The last time I was in a Sears it was Wayne, NJ early this summer but only because they opened a Dave and Busters (PLAY) inside the store.  It was maybe the second time my kids had seen a Sears in their entire lives and not because we're snobby (they love TGT) but because "no one shops there" and, walking around what looked like a set from Dawn of the Dead – I wasn't surprised.  The shelves were already half bare and there was hardly any staff – consider that they only have about 100 people per large store which is generally open 80 hours a week – that's very thinly staffed!  

So I'm not sure what having a Bankruptcy sale will do for them.  Despite my encouragement to look around, both of my teenage girls came back empty from a walk around the aisles.  If kids don't want things, it doesn't matter how little you charge for them…
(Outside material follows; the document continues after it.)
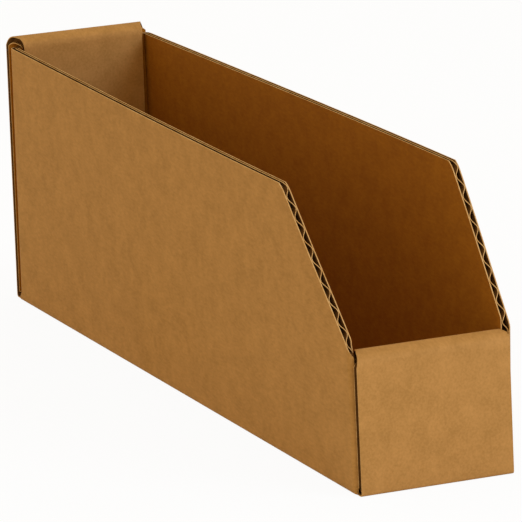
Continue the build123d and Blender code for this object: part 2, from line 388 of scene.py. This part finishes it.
class RolledEnd:
    """The papers of one double end: outer panel, roll and inner panel with its locking tab."""

    FOLD_STEPS = 8
    # Most of a stretch that one bend may take up
    LONGEST_BEND = 0.9

    def __init__(self, settings, facing):
        self.settings = settings
        self.facing = facing
        if facing > 0:
            self.creases = settings.lip_crease, settings.lip_inner
            self.insets = settings.lip_start, settings.lip_end, settings.lip_side
            self.lean = settings.lip_lean
        else:
            self.creases = settings.back_crease, settings.back_inner
            self.insets = settings.back_start, settings.back_end, settings.back_side
            self.lean = 0.0

    def profile(self, depth, hollow):
        """Points of the end as inset from its face, height, half width and lean, at a depth in the board."""
        settings = self.settings
        half, board = settings.width / 2 - hollow, settings.thickness
        outer, inner = self.creases
        thick_end = 3 * board + 2 * settings.ply_gap
        edge, (roll_start, roll_end, inner_side) = settings.panel_inset, self.insets
        first = Vector((board + settings.ply_gap, depth))
        last = Vector((thick_end - depth, settings.panel_seat))
        creases = (
            (Vector((depth, depth)), settings.crease_bend, edge, edge, 0.0, 0.0),
            (Vector((depth, outer - depth)), settings.roll_reach, edge, roll_start, -self.lean, self.lean),
            (
                Vector((thick_end - depth, inner - depth)), settings.inner_roll_reach,
                roll_end, inner_side, self.lean, self.lean / 2,
            ),
        )
        line = [first] + [crease[0] for crease in creases] + [last]
        points = [(*first, half - edge, 0.0)]
        for number, (corner, outer_reach, inset, next_inset, lean, next_lean) in enumerate(creases):
            back, ahead = line[number] - corner, line[number + 2] - corner
            reach = min(max(outer_reach - depth, settings.tight_reach), self.LONGEST_BEND * back.length)
            start, end = corner + back.normalized() * reach, corner + ahead.normalized() * reach
            for step in range(self.FOLD_STEPS + 1):
                share = step / self.FOLD_STEPS
                across, up = bend(start, corner, end, share)
                width = half - inset - (next_inset - inset) * share
                points.append((across, up, width, lean + (next_lean - lean) * share))
        tab = settings.tab_width / 2
        points.append((*last, half - inner_side, 0.0))
        points.append((*last, tab, 0.0))
        points.append((last.x, settings.tab_end, tab, 0.0))
        return points

    def place(self, point, q):
        """Point of the folded end: q is 1 at one side edge and -1 at the other."""
        across, up, half, lean = point
        return Vector((self.facing * (cad_high.x - across), q * half + lean, up))


def lay_paper(name, rows, columns, place, thickness, slots, is_board=None):
    """Grid laid along the folds by place(row, column), then thickened to a paper.

    slots are the material slots of its outer face, inner face and rim, and is_board(row, column)
    is false where the die has cut the paper away.
    """
    slot, inner_slot, rim_slot = slots
    bpy.ops.object.select_all(action="DESELECT")
    last_row, last_column = len(rows) - 1, len(columns) - 1
    bpy.ops.mesh.primitive_grid_add(x_subdivisions=last_column, y_subdivisions=last_row, size=1.0)
    paper_sheet = bpy.context.object
    paper_sheet.name = name
    mesh = paper_sheet.data
    cut_away = [False] * len(mesh.polygons)
    for face in mesh.polygons:
        face.material_index = slot
        if is_board:
            column, row = int((face.center.x + 0.5) * last_column), int((face.center.y + 0.5) * last_row)
            along, q = (rows[row] + rows[row + 1]) / 2, (columns[column] + columns[column + 1]) / 2
            cut_away[face.index] = not is_board(along, q)
    for point in mesh.vertices:
        column, row = round((point.co.x + 0.5) * last_column), round((point.co.y + 0.5) * last_row)
        point.co = place(rows[row], columns[column])
    bpy.ops.object.mode_set(mode="EDIT")
    bpy.ops.mesh.select_mode(type="FACE")
    bpy.ops.mesh.select_all(action="DESELECT")
    bpy.ops.object.mode_set(mode="OBJECT")
    mesh.polygons.foreach_set("select", cut_away)
    bpy.ops.object.mode_set(mode="EDIT")
    bpy.ops.mesh.delete(type="FACE")
    bpy.ops.mesh.select_all(action="SELECT")
    bpy.ops.mesh.remove_doubles(threshold=SAME_PLACE)
    bpy.ops.mesh.dissolve_degenerate(threshold=SAME_PLACE)
    bpy.ops.object.mode_set(mode="OBJECT")
    wall = paper_sheet.modifiers.new("paper", "SOLIDIFY")
    wall.thickness = thickness
    wall.offset = 0.0
    wall.use_even_offset = True
    wall.material_offset = inner_slot - slot
    wall.material_offset_rim = rim_slot - slot
    return paper_sheet


class BINBOX_OT_fold_board(bpy.types.Operator):
    """Fold the sheet from its three papers: outer liner, wavy medium and inner liner"""

    bl_idname = "binbox.fold_board"
    bl_label = "Fold the board"

    def execute(self, context):
        settings = context.scene.binbox_board
        # Machine-finished kraft linerboard: matt, brown, with cloudy patches and dark fibres
        outer = paper(
            "kraft_outer_liner", settings, settings.outer_kraft, settings.outer_fleck, 0.75, 0.03 * MM,
        )
        # Inner liner: the same kraft as outside, darker and more saturated as painted shade of the box's
        # inside, and a little duller
        inner = paper(
            "kraft_inner_liner_painted_shade", settings, settings.inner_kraft_painted_shade, settings.inner_fleck_painted_shade, 0.85, 0.03 * MM,
        )
        # Die-cut edge: crushed pale fibres, fully matt
        edge = paper("die_cut_edge", settings, settings.cut_paper, settings.outer_kraft, 0.95, 0.08 * MM)
        # Fluting medium seen down the flutes: recycled paper, darkened further with painted shade of the
        # hollows
        flute = paper(
            "fluting_medium_painted_shade", settings, settings.flute_painted_shade, settings.flute_fleck_painted_shade, 0.95, 0.05 * MM,
        )
        sheets = self.lay_walls(settings) + self.lay_ends(settings)
        bpy.ops.object.select_all(action="DESELECT")
        for sheet in sheets:
            for material in (outer, inner, edge, flute):
                sheet.data.materials.append(material)
            context.view_layer.objects.active = sheet
            bpy.ops.object.modifier_apply(modifier="paper")
            sheet.select_set(True)
        board = sheets[0]
        context.view_layer.objects.active = board
        bpy.ops.object.join()
        board.name = "folded_board"
        board.data.name = "folded_board"
        bpy.ops.object.shade_smooth_by_angle(angle=SMOOTH_ANGLE)
        bpy.ops.object.modifier_add(type="WEIGHTED_NORMAL")
        board.modifiers[-1].keep_sharp = True
        bpy.ops.object.modifier_apply(modifier=board.modifiers[-1].name)
        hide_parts("bin_box")
        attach(board, "root")
        return {"FINISHED"}

    def lay_walls(self, settings):
        """The bottom, the side walls and the corner flaps, whose cut edges show the wave."""
        run = WallRun(settings)
        outer, inner = settings.liner / 2, settings.thickness - settings.liner / 2
        # Sides of the papers that face the flutes take the flute colour, as painted shade of the hollows
        papers = (
            ("outer_liner", lambda along: outer, settings.liner, (OUTER, FLUTE, EDGE)),
            ("inner_liner", lambda along: inner, settings.liner, (FLUTE, INNER, EDGE)),
            ("medium", run.wave, settings.medium, (FLUTE, FLUTE, EDGE)),
        )
        return [
            lay_paper(
                name, run.rows, run.columns, lambda along, q: run.place(along, q, depth(along)),
                thickness, slots, run.is_board,
            )
            for name, depth, thickness, slots in papers
        ]

    def lay_ends(self, settings):
        """The two double ends, whose flutes run upwards, so that their side edges show a hollow."""
        board, liner = settings.thickness, settings.liner
        papers = (
            ("outer_liner", liner / 2, liner, 0.0, (OUTER, FLUTE, EDGE)),
            ("inner_liner", board - liner / 2, liner, 0.0, (FLUTE, INNER, EDGE)),
            # An end's medium is a flat slab set back by the edge hollow, all in the flute colour: a dark
            # strip of painted shade where the hollow shows at the cut edge
            ("medium", board / 2, board - 2 * liner, settings.edge_hollow, (FLUTE, FLUTE, FLUTE)),
        )
        return [
            lay_paper(
                name, end.profile(depth, hollow), (-end.facing, end.facing), end.place, thickness, slots,
            )
            for end in (RolledEnd(settings, -1), RolledEnd(settings, 1))
            for name, depth, thickness, hollow, slots in papers
        ]


class BINBOX_OT_set_stage(bpy.types.Operator):
    """Lay the white floor, hang the lamp, light the sky and stand the camera"""

    bl_idname = "binbox.set_stage"
    bl_label = "Set the stage"

    def execute(self, context):
        settings = context.scene.binbox_stage
        context.scene.view_settings.view_transform = "Standard"
        bpy.ops.object.select_all(action="DESELECT")
        self.lay_floor(settings)
        self.light_sky(context, settings)
        self.hang_key(settings)
        self.stand_camera(context, settings)
        return {"FINISHED"}

    def lay_floor(self, settings):
        """White to the camera, but for a share of its own shading, and clear from below."""
        bpy.ops.mesh.primitive_plane_add(size=settings.floor_width, location=(0, 0, -settings.floor_gap))
        floor = bpy.context.object
        floor.name = "floor"
        material = bpy.data.materials.new("white_studio_floor")
        material.use_nodes = True
        tree = material.node_tree
        output = tree.nodes["Material Output"]
        tree.nodes.remove(tree.nodes["Principled BSDF"])
        sheet = add_node(tree, "ShaderNodeBsdfDiffuse", {"Color": (0.9, 0.9, 0.9, 1.0)})
        white = add_node(tree, "ShaderNodeEmission", {"Color": (1.0, 1.0, 1.0, 1.0), "Strength": 1.0})
        path = add_node(tree, "ShaderNodeLightPath")
        seen = add_node(tree, "ShaderNodeMath", {
            0: path.outputs["Is Camera Ray"], 1: path.outputs["Is Glossy Ray"],
        }, operation="MAXIMUM")
        seen = add_node(tree, "ShaderNodeMath", {
            0: seen.outputs["Value"], 1: path.outputs["Is Transmission Ray"],
        }, operation="MAXIMUM")
        share = add_node(tree, "ShaderNodeMath", {
            0: seen.outputs["Value"], 1: 1.0 - settings.floor_shade,
        }, operation="MULTIPLY")
        above = add_node(tree, "ShaderNodeMixShader", {
            0: share.outputs["Value"], 1: sheet.outputs["BSDF"], 2: white.outputs["Emission"],
        })
        underside = add_node(tree, "ShaderNodeNewGeometry")
        clear = add_node(tree, "ShaderNodeBsdfTransparent")
        blend = add_node(tree, "ShaderNodeMixShader", {
            0: underside.outputs["Backfacing"], 1: above.outputs["Shader"], 2: clear.outputs["BSDF"],
        })
        tree.links.new(blend.outputs["Shader"], output.inputs["Surface"])
        floor.data.materials.append(material)

    def light_sky(self, context, settings):
        """Even light all round, and plain white where the camera looks past the floor."""
        world = bpy.data.worlds.new("studio_sky")
        context.scene.world = world
        world.use_nodes = True
        tree = world.node_tree
        light = tree.nodes["Background"]
        light.inputs["Color"].default_value = settings.sky_colour
        light.inputs["Strength"].default_value = settings.sky
        white = add_node(tree, "ShaderNodeBackground", {"Color": (1.0, 1.0, 1.0, 1.0), "Strength": 1.0})
        path = add_node(tree, "ShaderNodeLightPath")
        blend = add_node(tree, "ShaderNodeMixShader", {
            0: path.outputs["Is Camera Ray"], 1: light.outputs["Background"], 2: white.outputs["Background"],
        })
        tree.links.new(blend.outputs["Shader"], tree.nodes["World Output"].inputs["Surface"])

    def hang_key(self, settings):
        """Large soft lamp that lights the front panel and the lip."""
        place = Vector(settings.key_place)
        bpy.ops.object.light_add(type="AREA", location=place)
        lamp = bpy.context.object
        lamp.name = "key_lamp"
        lamp.data.shape = "DISK"
        lamp.data.size = settings.key_size
        lamp.data.energy = settings.key_power
        lamp.data.color = settings.key_colour[:3]
        lamp.rotation_mode = "QUATERNION"
        lamp.rotation_quaternion = (Vector(settings.aim) - place).to_track_quat("-Z", "Y")

    def stand_camera(self, context, settings):
        """Camera at the photograph's viewing angle."""
        bpy.ops.object.camera_add()
        camera = bpy.context.object
        camera.name = "photo_camera"
        forward = Vector((
            cos(settings.downward) * cos(settings.heading),
            cos(settings.downward) * sin(settings.heading),
            -sin(settings.downward),
        ))
        camera.location = Vector(settings.aim) - forward * settings.distance
        camera.rotation_mode = "QUATERNION"
        camera.rotation_quaternion = forward.to_track_quat("-Z", "Y") @ Quaternion((0, 0, 1), settings.roll)
        camera.data.sensor_width = 36.0
        camera.data.lens = settings.lens
        camera.data.clip_start = 0.05
        camera.data.clip_end = 30.0
        context.scene.camera = camera


class BINBOX_PT_sidebar(bpy.types.Panel):
    """Sizes, colours and steps of the bin box"""

    bl_idname = "BINBOX_PT_sidebar"
    bl_label = "Bin box"
    bl_space_type = "VIEW_3D"
    bl_region_type = "UI"
    bl_category = SIDEBAR

    def draw(self, context):
        for group, step in (
            (context.scene.binbox_board, BINBOX_OT_fold_board),
            (context.scene.binbox_stage, BINBOX_OT_set_stage),
        ):
            column = self.layout.column(align=True)
            for name in group.__annotations__:
                column.prop(group, name)
            column.operator(step.bl_idname)


classes = (BoardSettings, StageSettings, BINBOX_OT_fold_board, BINBOX_OT_set_stage, BINBOX_PT_sidebar)


def register():
    for one in classes:
        bpy.utils.register_class(one)
    bpy.types.Scene.binbox_board = bpy.props.PointerProperty(type=BoardSettings)
    bpy.types.Scene.binbox_stage = bpy.props.PointerProperty(type=StageSettings)


def unregister():
    del bpy.types.Scene.binbox_stage
    del bpy.types.Scene.binbox_board
    for one in reversed(classes):
        bpy.utils.unregister_class(one)


def main():
    register()
    bpy.ops.binbox.fold_board()
    bpy.ops.binbox.set_stage()


if __name__ == "__main__":
    main()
Sears was the Amazon of it's day.  The biggest building in Chicago is the Sears Tower and it was once the biggest building in the World.  Amazon doesn't have a tower…  We shorted Amazon last month and that worked out well as they failed at $2,050 (now $1,788) but today we'll wait and see how the bounce lines work out before we jump in and add more hedges.  It's a very quiet data week with only 3 Fed speakers and 2 of them are Bostic on Friday, after the Fed Minutes come out on Wednesday.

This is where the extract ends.